NEDC vs WLTP: Reading Older EV Range Ratings Correctly
If you’re looking at an older EV listing, or a car sold in a market that still quotes NEDC, the range number is probably flattering. Here’s how to read it honestly.
Where NEDC came from
NEDC (New European Driving Cycle) dates back to the 1970s. It uses a short, smooth, low-speed lab routine that bears little resemblance to how people actually drive today. That’s why its figures sit so high.
Why WLTP replaced it
Europe retired NEDC in favour of WLTP because the newer cycle is longer, faster and more dynamic — closer to real conditions.

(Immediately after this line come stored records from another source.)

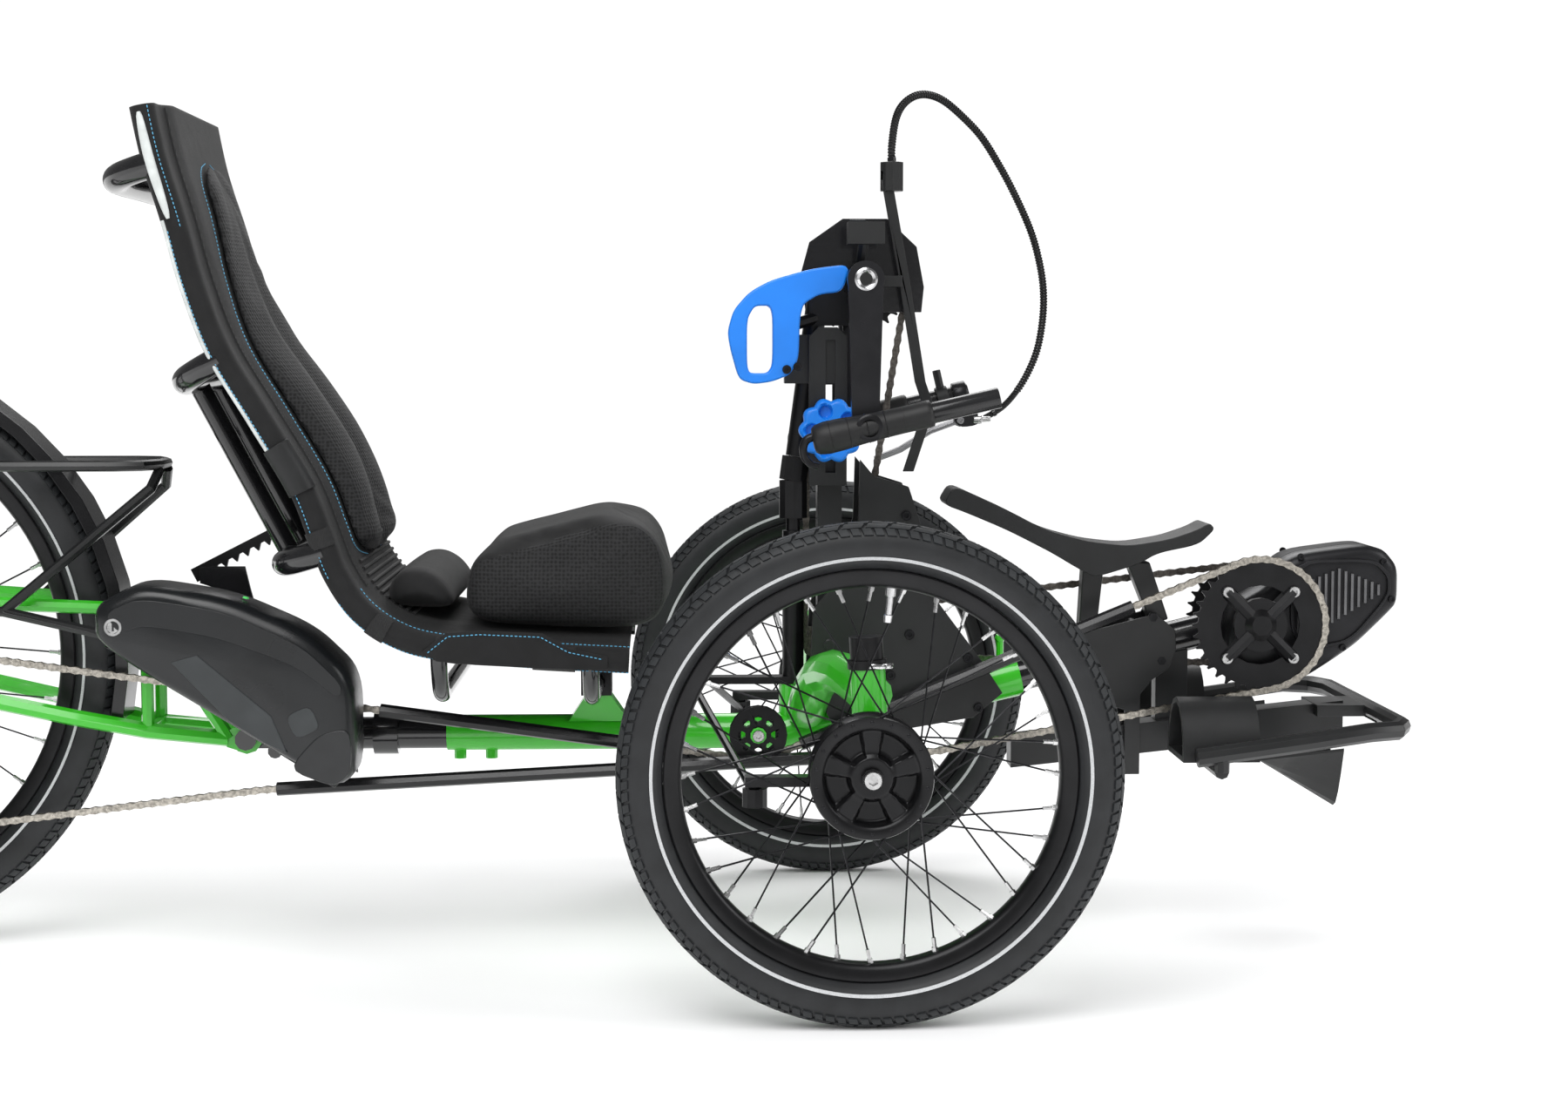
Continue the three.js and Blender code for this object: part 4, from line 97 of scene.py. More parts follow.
class Finish:
    """A material under construction: a shader with fixed values, and patterns in object coordinates."""

    def __init__(self, name, slot, colour, roughness, **sockets):
        self.material = bpy.data.materials.new(name)
        self.material.use_nodes = True
        self.tree = self.material.node_tree
        self.shader = self.tree.nodes["Principled BSDF"]
        self.shader.inputs["Base Color"].default_value = (*colour, 1)
        self.shader.inputs["Roughness"].default_value = roughness
        for socket, value in sockets.items():
            self.shader.inputs[socket.replace("_", " ")].default_value = value
        self.colour = colour
        self.roughness = roughness
        self.height = None

    def node(self, kind, settings=(), **inputs):
        return add_node(self.tree, kind, settings, inputs)

    def math(self, operation, *values):
        made = self.node("ShaderNodeMath", {"operation": operation})
        for socket, value in zip(made.inputs, values):
            connect(self.tree, socket, value)
        return made.outputs[0]

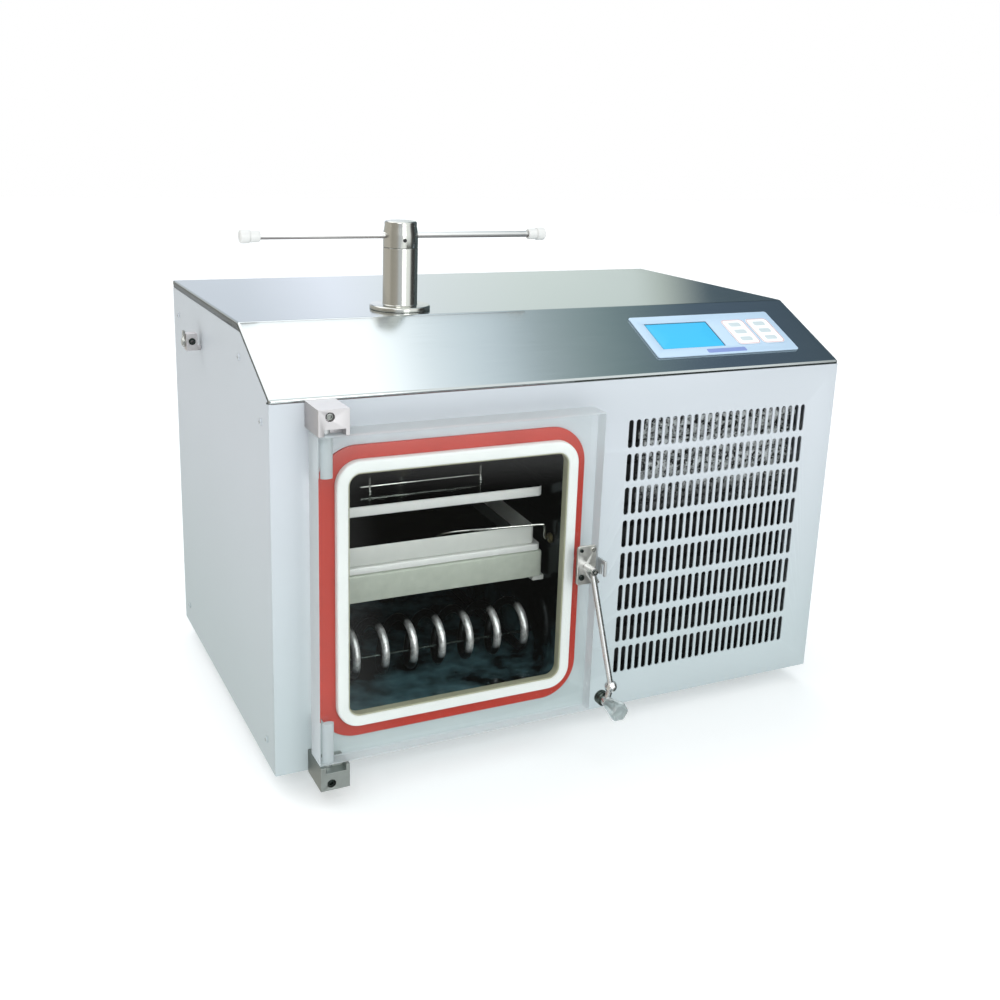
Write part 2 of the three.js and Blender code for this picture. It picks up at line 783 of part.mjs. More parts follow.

WLTP still runs warm and optimistic, but it’s a meaningful step toward realism.
Converting NEDC to WLTP
The common approximation is WLTP = NEDC × 0.85, so a 500 km NEDC rating becomes roughly 425 km WLTP. Going the other way, NEDC = WLTP ÷ 0.85. Treat 0.85 as a rough rule of thumb, not a constant — the real NEDC-to-WLTP gap varies a lot by vehicle (research puts it roughly between 0.75 and 0.90), so expect ±10–15%.
The practical takeaway
Treat any NEDC figure as a best-case ceiling, not an expectation. If you can, convert it to WLTP and then to EPA-equivalent for the most grounded sense of real-world range before comparing it against newer listings.